The fifth child grows up. 
He is sent to a crumbling school building with peeling ceilings, leaks, asbestos, lead in the paint, not
enough old books, teachers untrained to teach their subjects, and funding unequal to richer school
districts.
She comes to school not ready to learn, falls further and further behind, wants to drop out, and is in
serious risk for getting pregnant or in trouble.
I could tell you more, but there isn’t enough time - but I think you can see that from God’s point
of view, life in the vineyard God has planted isn’t the way it’s supposed to be - and that God, the owner
of the vineyard, God, who is the father and mother of us all, would be most certainly grieve and be
justifiably angry about the condition of this fifth child.
I’m also not going to pretend that I have the answer about what to do about all of this, but I do
want to talk about some spiritual issues that have everything to do with this.
I think we have several temptations when we look at such a large and complicated problem as
childhood poverty.
The first is denial - not to see it in the first place.
In his book Amazing Grace about children in the South Bronx, Jonothan Kozol describes the
lives of the poor children who live there.
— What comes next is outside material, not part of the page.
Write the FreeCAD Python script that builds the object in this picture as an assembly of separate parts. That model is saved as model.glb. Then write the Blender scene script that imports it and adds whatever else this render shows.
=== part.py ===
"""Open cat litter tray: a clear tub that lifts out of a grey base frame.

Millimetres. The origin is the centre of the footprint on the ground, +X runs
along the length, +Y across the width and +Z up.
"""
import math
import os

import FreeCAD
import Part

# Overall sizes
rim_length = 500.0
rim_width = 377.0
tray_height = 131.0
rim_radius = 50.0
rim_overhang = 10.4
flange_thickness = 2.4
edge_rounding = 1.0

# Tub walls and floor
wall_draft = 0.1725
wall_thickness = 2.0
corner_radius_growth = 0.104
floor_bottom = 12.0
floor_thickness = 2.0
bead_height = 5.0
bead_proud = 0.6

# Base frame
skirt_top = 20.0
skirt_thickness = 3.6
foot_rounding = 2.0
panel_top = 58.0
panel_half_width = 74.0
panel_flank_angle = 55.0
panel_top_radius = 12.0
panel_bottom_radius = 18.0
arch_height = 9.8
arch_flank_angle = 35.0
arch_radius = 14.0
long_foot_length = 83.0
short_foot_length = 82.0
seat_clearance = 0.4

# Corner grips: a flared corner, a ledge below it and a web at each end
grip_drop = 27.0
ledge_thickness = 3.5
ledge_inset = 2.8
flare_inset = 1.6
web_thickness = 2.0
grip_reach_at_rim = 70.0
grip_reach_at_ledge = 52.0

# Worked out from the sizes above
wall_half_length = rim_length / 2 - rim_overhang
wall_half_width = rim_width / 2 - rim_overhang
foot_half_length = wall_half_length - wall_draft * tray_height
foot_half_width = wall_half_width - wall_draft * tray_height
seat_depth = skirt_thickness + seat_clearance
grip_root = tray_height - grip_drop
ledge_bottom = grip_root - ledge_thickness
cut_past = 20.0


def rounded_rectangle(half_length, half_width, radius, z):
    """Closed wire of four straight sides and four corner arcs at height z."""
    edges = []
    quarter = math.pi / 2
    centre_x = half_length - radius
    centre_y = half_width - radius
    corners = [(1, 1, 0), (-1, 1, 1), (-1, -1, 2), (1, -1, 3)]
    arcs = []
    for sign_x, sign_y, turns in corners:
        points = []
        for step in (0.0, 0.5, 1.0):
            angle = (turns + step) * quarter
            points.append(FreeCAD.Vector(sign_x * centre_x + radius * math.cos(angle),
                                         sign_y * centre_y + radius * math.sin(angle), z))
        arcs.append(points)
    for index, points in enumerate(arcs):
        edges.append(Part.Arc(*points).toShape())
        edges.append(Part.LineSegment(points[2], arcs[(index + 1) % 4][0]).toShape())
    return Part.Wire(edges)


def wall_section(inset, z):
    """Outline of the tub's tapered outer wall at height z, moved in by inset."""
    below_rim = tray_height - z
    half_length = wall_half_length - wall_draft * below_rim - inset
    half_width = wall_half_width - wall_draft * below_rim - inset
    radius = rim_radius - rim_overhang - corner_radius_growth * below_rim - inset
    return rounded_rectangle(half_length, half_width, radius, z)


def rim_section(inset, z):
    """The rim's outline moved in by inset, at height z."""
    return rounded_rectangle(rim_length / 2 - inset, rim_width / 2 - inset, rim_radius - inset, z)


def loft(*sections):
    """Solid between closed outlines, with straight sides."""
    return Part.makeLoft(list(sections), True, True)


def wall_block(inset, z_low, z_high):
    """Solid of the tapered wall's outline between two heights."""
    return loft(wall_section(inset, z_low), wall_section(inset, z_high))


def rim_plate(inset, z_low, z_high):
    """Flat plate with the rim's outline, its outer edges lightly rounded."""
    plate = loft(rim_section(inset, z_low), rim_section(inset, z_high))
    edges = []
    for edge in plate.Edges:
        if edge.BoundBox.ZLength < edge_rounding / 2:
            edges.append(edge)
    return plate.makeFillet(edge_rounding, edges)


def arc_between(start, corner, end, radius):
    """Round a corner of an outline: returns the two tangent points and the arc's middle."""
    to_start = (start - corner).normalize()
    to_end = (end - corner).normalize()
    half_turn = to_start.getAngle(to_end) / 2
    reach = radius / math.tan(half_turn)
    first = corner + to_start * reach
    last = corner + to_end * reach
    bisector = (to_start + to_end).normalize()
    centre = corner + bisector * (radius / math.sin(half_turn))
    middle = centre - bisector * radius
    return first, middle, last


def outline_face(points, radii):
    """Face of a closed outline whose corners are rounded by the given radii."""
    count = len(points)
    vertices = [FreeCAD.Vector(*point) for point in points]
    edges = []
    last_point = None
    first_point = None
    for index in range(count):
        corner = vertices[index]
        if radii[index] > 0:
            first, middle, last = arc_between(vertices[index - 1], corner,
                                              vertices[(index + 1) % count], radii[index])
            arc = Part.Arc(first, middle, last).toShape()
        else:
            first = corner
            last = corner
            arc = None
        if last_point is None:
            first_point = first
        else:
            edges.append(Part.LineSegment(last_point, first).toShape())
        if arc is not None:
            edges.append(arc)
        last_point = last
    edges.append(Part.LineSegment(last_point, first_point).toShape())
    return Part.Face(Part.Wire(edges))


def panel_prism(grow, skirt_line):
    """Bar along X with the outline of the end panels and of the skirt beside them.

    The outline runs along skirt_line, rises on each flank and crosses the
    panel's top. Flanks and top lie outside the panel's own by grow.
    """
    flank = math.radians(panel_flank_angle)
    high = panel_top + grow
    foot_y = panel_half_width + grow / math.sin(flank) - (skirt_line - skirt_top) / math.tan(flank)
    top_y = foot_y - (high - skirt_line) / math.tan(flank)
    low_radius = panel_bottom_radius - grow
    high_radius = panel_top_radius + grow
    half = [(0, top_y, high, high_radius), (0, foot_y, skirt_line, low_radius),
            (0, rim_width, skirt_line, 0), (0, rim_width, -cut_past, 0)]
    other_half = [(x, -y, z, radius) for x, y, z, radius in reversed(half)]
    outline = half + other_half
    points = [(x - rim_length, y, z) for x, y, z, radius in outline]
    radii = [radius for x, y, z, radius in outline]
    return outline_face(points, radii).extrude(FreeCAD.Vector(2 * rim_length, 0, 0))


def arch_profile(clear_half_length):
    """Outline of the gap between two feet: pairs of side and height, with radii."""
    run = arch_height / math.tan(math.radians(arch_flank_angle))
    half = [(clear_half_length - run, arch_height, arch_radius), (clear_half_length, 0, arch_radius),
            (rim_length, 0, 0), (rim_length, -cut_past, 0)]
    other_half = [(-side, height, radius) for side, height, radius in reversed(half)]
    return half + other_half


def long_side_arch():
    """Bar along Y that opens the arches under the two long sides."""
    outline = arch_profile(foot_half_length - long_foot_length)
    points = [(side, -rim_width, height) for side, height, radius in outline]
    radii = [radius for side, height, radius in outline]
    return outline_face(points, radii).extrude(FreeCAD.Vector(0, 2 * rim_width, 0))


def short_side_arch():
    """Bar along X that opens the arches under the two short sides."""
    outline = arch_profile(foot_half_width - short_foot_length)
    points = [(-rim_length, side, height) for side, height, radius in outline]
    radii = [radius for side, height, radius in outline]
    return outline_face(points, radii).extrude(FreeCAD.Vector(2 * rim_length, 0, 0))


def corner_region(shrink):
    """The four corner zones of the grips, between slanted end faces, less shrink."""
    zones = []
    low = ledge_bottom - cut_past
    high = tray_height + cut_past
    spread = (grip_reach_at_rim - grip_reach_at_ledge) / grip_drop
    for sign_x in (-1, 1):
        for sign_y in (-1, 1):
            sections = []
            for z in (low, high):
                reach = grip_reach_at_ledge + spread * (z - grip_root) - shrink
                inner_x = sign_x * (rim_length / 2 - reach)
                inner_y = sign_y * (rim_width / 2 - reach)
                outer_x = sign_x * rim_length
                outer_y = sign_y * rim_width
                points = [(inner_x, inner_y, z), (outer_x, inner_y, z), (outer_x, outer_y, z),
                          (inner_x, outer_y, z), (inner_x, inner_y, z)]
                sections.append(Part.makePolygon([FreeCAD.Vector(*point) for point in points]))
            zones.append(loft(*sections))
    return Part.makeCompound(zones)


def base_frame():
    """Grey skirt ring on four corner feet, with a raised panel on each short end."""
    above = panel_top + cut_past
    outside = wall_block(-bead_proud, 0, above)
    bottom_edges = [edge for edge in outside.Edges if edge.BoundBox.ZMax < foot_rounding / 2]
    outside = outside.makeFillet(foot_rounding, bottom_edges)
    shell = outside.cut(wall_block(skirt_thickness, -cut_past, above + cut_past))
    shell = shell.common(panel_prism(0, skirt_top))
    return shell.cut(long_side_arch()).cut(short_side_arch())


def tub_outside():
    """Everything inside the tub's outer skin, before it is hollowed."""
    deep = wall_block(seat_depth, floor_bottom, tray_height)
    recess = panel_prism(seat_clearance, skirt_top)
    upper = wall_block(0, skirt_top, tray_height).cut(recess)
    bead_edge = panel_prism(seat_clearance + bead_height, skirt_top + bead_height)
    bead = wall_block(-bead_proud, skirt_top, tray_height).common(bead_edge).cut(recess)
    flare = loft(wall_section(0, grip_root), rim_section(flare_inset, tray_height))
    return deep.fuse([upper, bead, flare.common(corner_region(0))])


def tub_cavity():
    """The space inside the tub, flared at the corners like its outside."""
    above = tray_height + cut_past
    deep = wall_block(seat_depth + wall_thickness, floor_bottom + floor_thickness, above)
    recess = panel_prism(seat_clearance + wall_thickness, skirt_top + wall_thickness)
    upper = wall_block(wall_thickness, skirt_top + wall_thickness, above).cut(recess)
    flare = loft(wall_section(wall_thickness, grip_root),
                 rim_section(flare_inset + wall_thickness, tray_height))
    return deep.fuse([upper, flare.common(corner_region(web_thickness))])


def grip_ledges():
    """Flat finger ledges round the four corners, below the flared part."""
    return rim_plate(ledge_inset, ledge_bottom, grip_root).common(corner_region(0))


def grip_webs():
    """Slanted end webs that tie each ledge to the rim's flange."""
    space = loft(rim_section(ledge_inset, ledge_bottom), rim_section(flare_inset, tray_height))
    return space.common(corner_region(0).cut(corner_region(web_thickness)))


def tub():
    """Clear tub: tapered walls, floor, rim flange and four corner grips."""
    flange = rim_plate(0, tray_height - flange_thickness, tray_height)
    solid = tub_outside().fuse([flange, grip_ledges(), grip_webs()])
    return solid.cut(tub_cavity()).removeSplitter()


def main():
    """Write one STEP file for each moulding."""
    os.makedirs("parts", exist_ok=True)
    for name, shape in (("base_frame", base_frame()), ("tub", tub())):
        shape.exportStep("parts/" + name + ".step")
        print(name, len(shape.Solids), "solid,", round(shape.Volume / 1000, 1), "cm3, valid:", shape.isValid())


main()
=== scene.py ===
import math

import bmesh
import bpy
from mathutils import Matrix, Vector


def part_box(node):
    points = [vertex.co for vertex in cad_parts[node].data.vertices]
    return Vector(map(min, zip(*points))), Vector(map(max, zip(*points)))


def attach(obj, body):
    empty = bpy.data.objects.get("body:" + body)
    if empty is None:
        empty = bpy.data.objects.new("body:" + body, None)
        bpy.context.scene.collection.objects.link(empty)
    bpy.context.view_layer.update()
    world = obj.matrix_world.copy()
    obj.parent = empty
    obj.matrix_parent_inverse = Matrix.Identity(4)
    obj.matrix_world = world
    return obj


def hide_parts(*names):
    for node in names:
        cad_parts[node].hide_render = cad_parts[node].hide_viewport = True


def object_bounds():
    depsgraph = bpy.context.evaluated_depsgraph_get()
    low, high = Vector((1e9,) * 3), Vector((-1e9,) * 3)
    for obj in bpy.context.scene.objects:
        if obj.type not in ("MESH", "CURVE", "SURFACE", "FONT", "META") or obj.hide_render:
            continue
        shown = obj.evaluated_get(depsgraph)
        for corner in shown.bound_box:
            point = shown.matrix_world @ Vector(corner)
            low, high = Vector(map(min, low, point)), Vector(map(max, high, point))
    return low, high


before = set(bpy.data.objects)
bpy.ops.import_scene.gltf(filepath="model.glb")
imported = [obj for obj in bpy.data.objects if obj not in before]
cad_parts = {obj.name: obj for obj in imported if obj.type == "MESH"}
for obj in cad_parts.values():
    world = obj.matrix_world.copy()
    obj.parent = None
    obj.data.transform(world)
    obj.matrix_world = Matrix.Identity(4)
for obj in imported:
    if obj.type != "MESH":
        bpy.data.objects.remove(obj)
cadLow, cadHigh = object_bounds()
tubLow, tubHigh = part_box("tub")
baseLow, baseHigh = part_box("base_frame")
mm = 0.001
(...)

But - just to give the illusion of a happy place and happy people,
the city has painted murals of flowers, window shades and curtains and interiors of pretty-looking rooms
on the walls of empty buildings. It’s easier not to see the fifth child and how she lives.
I also hear Christians quote this from scripture. “Oh, well, Jesus said we will always have the
poor with us. They have to take responsibility.”
Which brings us to the next temptation which is to avoid responsibility by blaming someone else:
the victim, the government bureaucracy, the system.
Like the people in the crowd who came to Jesus. They are very human in their concern  about
two tragic events that happened in their lives, one an act of evil, the other a natural evil. They want to
know: why did this tragedy happen to those people? Who was guilty? And maybe they are just a little
worried about whether such tragedies could happen to them.